A better data enrichment strategy is to leverage tools, such as LogDNA, that automatically identify commonalities between logs. LogDNA offers several relevant features in this regard.
Intelligent Log Parsing
For instance, you could use auto-parsing to search for a given hostname or IP address within multiple logs. In this way, you could determine how activity involving a specific host within a network log correlates with action by the same host in a server log. Because LogDNA auto-parsing supports more than two dozen different types of logs and formats, it’s beneficial in situations where you need to identify relationships within logs from other clouds or applications.
Parsing also allows you to enrich logs based on timestamps, log level, and tags within disparate logs. An example use case is if you want to determine whether an event that the system recorded in one log, but not another, was absent from the second log due to a difference in log level – as opposed to the actual absence of the event within the system generating the second log.
Kubernetes is an example of a platform where log enrichment is significant, given the many components of Kubernetes and the difficulty of collecting and analyzing logs from all of them.
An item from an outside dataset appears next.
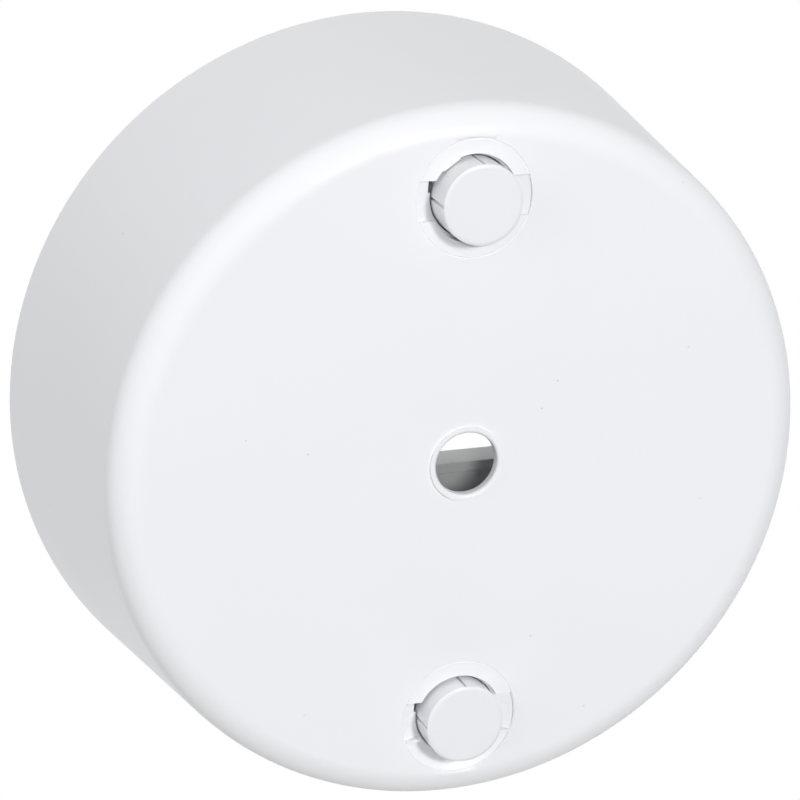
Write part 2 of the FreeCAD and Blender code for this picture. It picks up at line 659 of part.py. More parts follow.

To make Kubernetes logging easier, LogDNA automates Kubernetes log collection from across all layers of the Kubernetes stack and provides a purpose-built Kubernetes enrichment feature. LogDNA Kubernetes enrichment displays Kubernetes events and metrics alongside your other logs. This enrichment simplifies the determination of how activity in Kubernetes orchestration services relates to activity within your applications or host infrastructure, compared to analyzing Kubernetes logs and other logs separately, and trying to piece together relationships between them.
Although straightforward data analysis workflows may not require data enrichment, enrichment techniques are critical for quickly making sense of what is happening in complex, multi-layered environments. Data enrichment doubles down on the value of your raw data. It makes it easier to get to the root cause of performance issues or identify broad trends that would not be evident by analyzing one log in isolation.